I have a real bad feeling about bailing out Ford, GM and Chrysler. It seems like throwing money down a rat hole for cars no one want to buy! Management and the UAW should be held responsible for their mismanagement. There are plenty of other car manufactures who have plants in this county and some corporation that knows how to make quality cars will buy their plants and we will all be better off. Let them file for bankruptcy if they must.
Now this from National Reviw Online:
A bad investment!Bankruptcy for GM [Jim Manzi]
What would it mean to have GM go bankrupt? A change in ownership and a renegotiation of contracts.
The factories, computers, office space, intellectual property and so forth that are now owned by GM would not disappear; they would basically become the property of GM’s creditors. These creditors would sell the assets to the highest bidder. Assuming there is economic value to be created by continuing to operate the company as a business, private equity or strategic investors would buy the assets, shut down some plants, fire some union and exempt workers, and probably use the leverage of bankruptcy court to get a better deal from the unions. The current employees and creditors would be better off if you and I were forced by the federal government to prevent this by paying money to the corporate entity named General Motors, to then be paid to these employees and creditors. Of course, you and I would be worse off in this situation. On balance, if you believe that markets are more efficient allocators of capital than Congress is, the population of the United States would, on the whole, be worse off.
Is this fair to the people who work at GM and will now have a deal changed after the fact? Well, when people sold parts to GM on credit, or employees (individually or via union negotiations) entered into labor contracts with GM, they undertook counterparty risk. That is, they were taking, in part, a bet about whether GM would actually be able to pay them what they are owed. This is also true for pension payments, which are simply deferred compensation, as much as it is for deferred payments on credit terms for parts. To act now as if they should be protected from this risk is to treat them as children.

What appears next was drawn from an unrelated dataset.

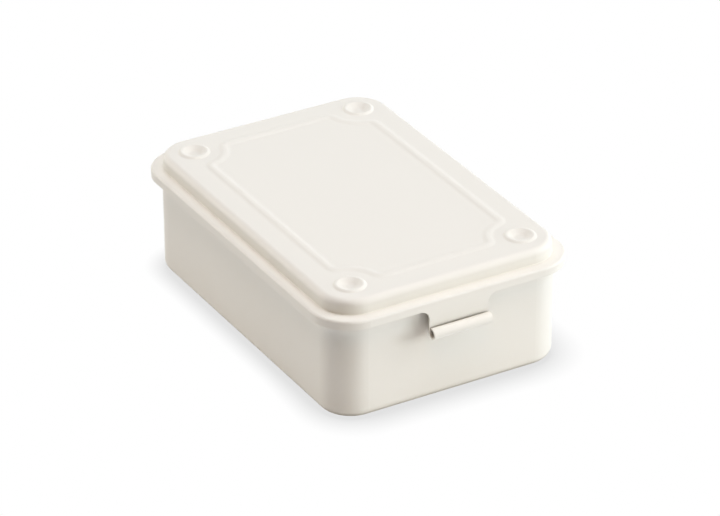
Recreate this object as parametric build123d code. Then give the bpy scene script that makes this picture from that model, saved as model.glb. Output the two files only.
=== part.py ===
"""Small pressed steel toolbox with a hinged lid.

The body is one deep drawn pressing and the lid is another. The lid swings on a straight wire pin that
runs through knuckles curled from the rear rims of both. A tab bent down from the front lip of the lid
ends in a finger curl, and is the latch.

All sizes are millimetres. The origin is the centre of the base. +Z is up, the latch faces -Y and the
hinge is at +Y.
"""

from build123d import *
from math import acos, atan, degrees, hypot, radians, sin
import os

# Overall sizes
rim_length = 154.0
rim_width = 106.6
panel_height = 50.0
sheet = 0.7

# Lid pressing
crown_rise = 5.95
flange_step = 4.45
lip_depth = 3.55
crown_corner_radius = 13.0
rim_corner_radius = 16.0
crown_edge_radius = 2.5
crown_foot_radius = 0.4
flange_edge_radius = 0.95

# Outline bead raised on the top of the lid
bead_inset = 16.75
bead_crest_width = 2.8
bead_foot_width = 1.0
bead_height = 0.45
bead_under_crest = 1.2
bead_under_foot = 0.4
bead_notch_radius = 12.0
bead_corner_radius = 3.2

# Ring bosses in the corners of the lid
boss_inset = 16.75
boss_foot_radius = 6.3
boss_crest_radius = 5.05
boss_floor_radius = 1.9
boss_height = 0.85
boss_floor_drop = 0.85
boss_foot_round = 1.0
boss_crest_round = 1.1
boss_floor_round = 2.4
boss_under_cut = 0.2

# Body pressing
body_inset = 3.95
body_corner_radius = 13.3
base_edge_radius = 4.0
flare_radius = 18.0
rim_flat = 1.2
rim_top_clearance = 0.3
rim_side_clearance = 0.35

# Stacking recesses in the floor of the body, which take the ring bosses of a box below
recess_clearance = 0.5
recess_depth = 1.3
recess_taper = 0.6
recess_edge_cut = 0.3

# Hinge
pin_radius = 0.8
pin_clearance = 0.05
pin_end_setback = 0.2
pin_chamfer = 0.2
knuckle_gap = 0.3
swing_clearance = 0.25
rim_notch_reach = 1.4
centre_knuckle_width = 20.0
lid_knuckle_width = 12.0
outer_knuckle_width = 8.0

# Latch tab
tab_width = 25.0
tab_corner_radius = 4.0
curl_radius = 2.2
curl_drop = 12.8
curl_wrap = 292.0

# Derived places
flange_height = panel_height - crown_rise
crown_width = rim_width - 2 * flange_step
crown_length = rim_length - 2 * flange_step
body_width = rim_width - 2 * body_inset
body_length = rim_length - 2 * body_inset
rim_edge_gap = sheet + rim_side_clearance
lip_bottom = flange_height - lip_depth
body_top = flange_height - sheet - rim_top_clearance
flare_run = body_inset - rim_edge_gap - rim_flat
flare_angle = acos((flare_radius - flare_run) / flare_radius)
flare_top = body_top - sheet
flare_start = flare_top - flare_radius * sin(flare_angle)
bead_half_width = rim_width / 2 - bead_inset
bead_half_length = rim_length / 2 - bead_inset
bead_reach = bead_crest_width / 2 + bead_foot_width
bead_slope = 2 * degrees(atan(bead_height / bead_reach))
boss_pitch_x = rim_width - 2 * boss_inset
boss_pitch_y = rim_length - 2 * boss_inset
boss_outer_radius = boss_foot_radius + boss_foot_round
knuckle_radius = pin_radius + pin_clearance + sheet
hinge_y = rim_length / 2 - knuckle_radius
hinge_z = body_top - knuckle_radius
lid_knuckle_x = centre_knuckle_width / 2 + lid_knuckle_width / 2
outer_knuckle_x = centre_knuckle_width / 2 + lid_knuckle_width + outer_knuckle_width / 2
hinge_half_width = centre_knuckle_width / 2 + lid_knuckle_width + outer_knuckle_width
tab_face = -rim_length / 2
curl_y = tab_face - (curl_radius - sheet)
curl_z = flange_height - curl_drop
margin = 5.0
touch = 1e-3


def rounded_slab(width, length, radius, bottom, top):
    """Upright block with rounded vertical corners."""
    return Pos(0, 0, bottom) * extrude(RectangleRounded(width, length, radius), top - bottom)


def span_box(low, high):
    """Block between two opposite corners."""
    size = [b - a for a, b in zip(low, high)]
    centre = [(a + b) / 2 for a, b in zip(low, high)]
    return Pos(*centre) * Box(*size)


def outline_gap(point, width, length, radius):
    """Distance in plan from a point to the outline of a rounded rectangle."""
    dx = abs(point.X) - (width / 2 - radius)
    dy = abs(point.Y) - (length / 2 - radius)
    return abs(hypot(max(dx, 0), max(dy, 0)) + min(max(dx, dy), 0) - radius)


def outline_edges(solid, width, length, radius, height):
    """Level edges of a solid that lie on a rounded rectangle at one height."""

    def on_outline(edge):
        level = max(abs((edge @ t).Z - height) for t in (0, 0.5, 1)) < touch
        return level and outline_gap(edge @ 0.5, width, length, radius) < touch

    return solid.edges().filter_by(on_outline)


def at_corners():
    """Places of the four ring bosses."""
    return GridLocations(boss_pitch_x, boss_pitch_y, 2, 2)


def hinge_bar(radius, centre_x, width):
    """Round bar on the hinge axis."""
    return Pos(centre_x, hinge_y, hinge_z) * Rot(0, 90, 0) * Cylinder(radius, width)


def lid_form(inward, bottom):
    """Solid within the lid's outer surface, or within the surface that lies inward of it."""
    crown_size = (crown_width - 2 * inward, crown_length - 2 * inward, crown_corner_radius - inward)
    rim_size = (rim_width - 2 * inward, rim_length - 2 * inward, rim_corner_radius - inward)
    crown_top = panel_height - inward
    flange_top = flange_height - inward
    crown = rounded_slab(*crown_size, bottom, crown_top)
    crown = fillet(outline_edges(crown, *crown_size, crown_top), crown_edge_radius - inward)
    brim = rounded_slab(*rim_size, bottom, flange_top)
    if inward:
        hollow = brim + crown
        return chamfer(outline_edges(hollow, *crown_size, flange_top), inward)
    brim = fillet(outline_edges(brim, *rim_size, flange_top), flange_edge_radius)
    form = brim + crown
    return fillet(outline_edges(form, *crown_size, flange_top), crown_foot_radius)


def bead_line():
    """Middle line of the bead: a rectangle that steps in round the ring bosses."""
    panel = Rectangle(2 * bead_half_width, 2 * bead_half_length)
    for place in at_corners():
        panel -= place * Circle(bead_notch_radius)
    panel = fillet(panel.vertices(), bead_corner_radius)
    return Pos(0, 0, panel_height) * panel.face().outer_wire()


def along_bead(section):
    """Sweep along the bead of a section drawn with its middle on the bead's line."""
    path = bead_line()
    across = Plane(origin=path @ 0, x_dir=Vector(0, 0, 1).cross(path % 0), z_dir=path % 0)
    return sweep(across * section, path=path)


def bead_section():
    """Section of the raised sheet: a round crest between two soft feet, and a plainer underside."""
    foot_radius = bead_foot_width / sin(radians(bead_slope))
    crest_radius = bead_crest_width / 2 / sin(radians(bead_slope))
    left_foot = CenterArc((-bead_reach, foot_radius), foot_radius, -90, bead_slope)
    crest_centre = (0, bead_height - crest_radius)
    crest = CenterArc(crest_centre, crest_radius, 90 + bead_slope, -2 * bead_slope)
    right_foot = CenterArc((bead_reach, foot_radius), foot_radius, -90 - bead_slope, bead_slope)
    half_under = [
        (bead_reach, 0),
        (bead_reach, -sheet),
        (bead_reach - bead_under_foot, -sheet),
        (bead_under_crest / 2, bead_height - sheet),
    ]
    under = Polyline(*half_under, *[(-x, z) for x, z in reversed(half_under)])
    return make_face([left_foot, crest, right_foot, under])


def with_bead(lid):
    """Lid with the outline bead raised from its panel."""
    strip = Pos(0, -sheet / 2) * Rectangle(2 * bead_reach, 2 * sheet)
    return lid - along_bead(strip) + along_bead(bead_section())


def ring_boss():
    """One boss as a turned sheet: a raised ring round a dimple, with a plainer underside."""
    points = [
        (boss_outer_radius, 0),
        (boss_foot_radius, 0),
        (boss_crest_radius, boss_height),
        (boss_floor_radius, -boss_floor_drop),
        (0, -boss_floor_drop),
    ]
    rounds = [boss_foot_round, boss_crest_round, boss_floor_round]
    top = FilletPolyline(*points, radius=rounds)
    crest_level = boss_height - boss_under_cut
    outer_cut = boss_under_cut * (boss_foot_radius - boss_crest_radius) / boss_height
    dimple_slope = (boss_height + boss_floor_drop) / (boss_crest_radius - boss_floor_radius)
    under = Polyline(
        top @ 0,
        (boss_outer_radius, -sheet),
        (boss_foot_radius, -sheet),
        (boss_crest_radius + outer_cut, crest_level - sheet),
        (boss_crest_radius - boss_under_cut / dimple_slope, crest_level - sheet),
        (boss_floor_radius, -boss_floor_drop - sheet),
        (0, -boss_floor_drop - sheet),
        top @ 1,
    )
    section = Plane.XZ * make_face([top, under])
    return Pos(0, 0, panel_height) * revolve(section, Axis.Z)


def with_bosses(lid):
    """Lid with its four ring bosses."""
    hole = Pos(0, 0, panel_height - sheet / 2) * Cylinder(boss_outer_radius, 2 * sheet)
    boss = ring_boss()
    for place in at_corners():
        lid = lid - place * hole + place * boss
    return lid


def latch_tab():
    """Tab below the front lip, with concave corners to the lip and a finger curl at its end."""
    lip_strip = Pos(0, lip_bottom + sheet / 2) * Rectangle(tab_width + 3 * tab_corner_radius, sheet)
    drop = lip_bottom - curl_z
    panel = lip_strip + Pos(0, curl_z + (drop + sheet) / 2) * Rectangle(tab_width, drop + sheet)
    inner_corners = panel.vertices().filter_by(
        lambda v: abs(v.Y - lip_bottom) < touch and abs(abs(v.X) - tab_width / 2) < touch
    )
    panel = fillet(inner_corners, tab_corner_radius)
    plate = Pos(0, tab_face + sheet, 0) * extrude(Plane.XZ * panel, sheet)
    mid_radius = curl_radius - sheet / 2
    wrap = CenterArc((curl_y, curl_z), mid_radius, 0, -curl_wrap)
    strip = Line((curl_y + mid_radius - sheet / 2, curl_z), (curl_y + mid_radius + sheet / 2, curl_z))
    curl = sweep(Plane.YZ * strip, path=Plane.YZ * wrap)
    curl = extrude(curl.faces()[0], tab_width / 2, dir=(1, 0, 0), both=True)
    return plate + curl


def lid_knuckles(lid):
    """Curls on the rear lip of the lid, and the notches that let the body's curls through."""
    low = hinge_z - knuckle_radius - swing_clearance
    front = hinge_y - knuckle_radius - swing_clearance
    back = rim_length / 2 + margin
    for x, width in body_knuckles():
        half = (width + knuckle_gap) / 2
        lid -= span_box((x - half, front, low), (x + half, back, flange_height - sheet))
    for x in (-lid_knuckle_x, lid_knuckle_x):
        half = (lid_knuckle_width - knuckle_gap) / 2
        lid -= span_box((x - half, front, low), (x + half, back, hinge_z))
        lid += hinge_bar(knuckle_radius, x, 2 * half)
        lid -= hinge_bar(pin_radius + pin_clearance, x, 2 * half)
    return lid


def body_knuckles():
    """Centre and width of each curl on the body's rear rim."""
    return [
        (-outer_knuckle_x, outer_knuckle_width),
        (0, centre_knuckle_width),
        (outer_knuckle_x, outer_knuckle_width),
    ]


def flare_ring(inward):
    """Ring that widens the wall to the rim in one long curve."""
    wall = body_width / 2 - inward
    long_radius = flare_radius + inward
    long_curve = CenterArc((wall + long_radius, flare_start), long_radius, 180, -degrees(flare_angle))
    top = flare_top + inward
    back = wall - sheet
    cap = Polyline(
        long_curve @ 1,
        (back, top),
        (back, flare_start),
        long_curve @ 0,
    )
    section = Plane.XZ * make_face([long_curve, cap])
    outline = RectangleRounded(
        body_width - 2 * inward, body_length - 2 * inward, body_corner_radius - inward
    )
    path = Pos(0, 0, flare_start) * outline.face().outer_wire()
    return sweep(section, path=path)


def body_form(inward):
    """Solid within the body's outer surface, or within the surface that lies inward of it."""
    size = (body_width - 2 * inward, body_length - 2 * inward, body_corner_radius - inward)
    top = flare_top + inward
    form = rounded_slab(*size, inward, top)
    form = fillet(outline_edges(form, *size, inward), base_edge_radius - inward)
    form += flare_ring(inward)
    foot = boss_foot_radius + recess_clearance + inward
    recess = Pos(0, 0, recess_depth / 2 + inward) * Cone(foot, foot - recess_taper, recess_depth)
    recess = chamfer(recess.edges().sort_by(Axis.Z)[-1], recess_edge_cut)
    for place in at_corners():
        form -= place * recess
    return form


def make_body():
    """Deep drawn body: floor, walls, flared rim, stacking recesses and rear knuckles."""
    rim_size = (rim_width - 2 * rim_edge_gap, rim_length - 2 * rim_edge_gap)
    rim_radius = body_corner_radius + body_inset - rim_edge_gap
    body = body_form(0) + rounded_slab(*rim_size, rim_radius, flare_top, body_top)
    body -= body_form(sheet)
    low = hinge_z - knuckle_radius - swing_clearance
    front = body_length / 2 - rim_notch_reach
    for x in (-lid_knuckle_x, lid_knuckle_x):
        half = (lid_knuckle_width + knuckle_gap) / 2
        body -= span_box((x - half, front, low), (x + half, rim_length / 2, body_top + margin))
    for x, width in body_knuckles():
        body += hinge_bar(knuckle_radius, x, width - knuckle_gap)
        body -= hinge_bar(pin_radius + pin_clearance, x, width + knuckle_gap)
    return body


def make_lid():
    """Pressed lid: crown, flange, lip, bead, ring bosses, latch tab and rear knuckles."""
    lid = lid_form(0, lip_bottom) - lid_form(sheet, lip_bottom - margin)
    lid = with_bead(lid)
    lid = with_bosses(lid)
    lid += latch_tab()
    return lid_knuckles(lid)


def make_pin():
    """Wire that carries the lid."""
    pin = hinge_bar(pin_radius, 0, 2 * (hinge_half_width - pin_end_setback))
    return chamfer(pin.edges().filter_by(GeomType.CIRCLE), pin_chamfer)


pieces = {
    "body": make_body,
    "lid": make_lid,
    "hinge_pin": make_pin,
}

os.makedirs("parts", exist_ok=True)
for name, make in pieces.items():
    export_step(make(), f"parts/{name}.step")
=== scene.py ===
"""Looks of the small pressed steel toolbox: powder coat, hinge wire, studio stage and camera."""

import math

import bpy
from mathutils import Matrix, Vector

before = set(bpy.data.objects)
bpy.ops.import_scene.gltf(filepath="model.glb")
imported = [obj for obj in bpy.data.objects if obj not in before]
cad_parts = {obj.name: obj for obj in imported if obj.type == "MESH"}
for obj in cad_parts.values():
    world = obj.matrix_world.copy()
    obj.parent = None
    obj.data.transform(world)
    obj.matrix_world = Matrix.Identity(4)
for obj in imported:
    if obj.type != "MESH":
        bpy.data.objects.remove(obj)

bl_info = {
    "name": "Pressed Steel Toolbox",
    "version": (1, 0, 0),
    "blender": (4, 5, 0),
    "location": "View3D > Sidebar > Toolbox",
    "description": "Powder coat, hinge wire and studio stage for a small pressed steel toolbox",
    "category": "Object",
}

# Camera
PHOTO_WIDTH = 720  # pixels
SENSOR_WIDTH = 36.0  # millimetres
NEAREST_SEEN, FURTHEST_SEEN = 0.05, 20.0  # metres

# Powder coat, with painted shade laid in its gaps. A clear share is the part of the rays that meet
# nothing within the reach.
DRIFT_SCALE = 28.0  # patches of tone and gloss per metre
GLOSS_DRIFT = 0.12  # roughness from the dullest patch to the glossiest
# Clear shares at which the painted shade in gaps is darkest and where it ends
DARKEST_SHADE_CLEAR, SHADE_END_CLEAR = 0.1, 0.56
FACE_CLEAR, SHARP_EDGE_CLEAR = 0.95, 0.45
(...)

Is this fair, given that you and I are being forced to cough up an immense amount of money to bailout bankers in New York who are far less sympathetic characters than assembly line workers or Assistant Market Research Managers in Warren, Michigan? We are bailing out bankers, not because we want to avoid employees losing jobs at AIG or shareholders losing money at Merrill Lynch — in fact, as I have argued form the beginning, it is essential that employees and investors not be protected as part of these bailouts — but because the economy as whole is at risk of devastation if we allow systemic collapse of the banking system. We are bailing out parts of the finance industry because it is good for us, not because it is good for the finance industry. This ultimate public backstop is why it is appropriate and prudent to regulate parts of the finance industry to avoid collapses that threaten the whole economy.
Isn’t it important that we maintain an industrial base as a matter of national security? Yes, but that is not the same thing as saying that the current management of GM needs to continue to have operational control of these assets, or that current employment levels are appropriate, or that current union contracts need to be maintained. There is a potential argument to be made on these grounds for some kinds of restrictions on foreign ownership.
A bailout of GM would be a pure exercise of political power to deliver taxpayer funds to one organized group of citizens at the expense of the country as a whole. It should be avoided.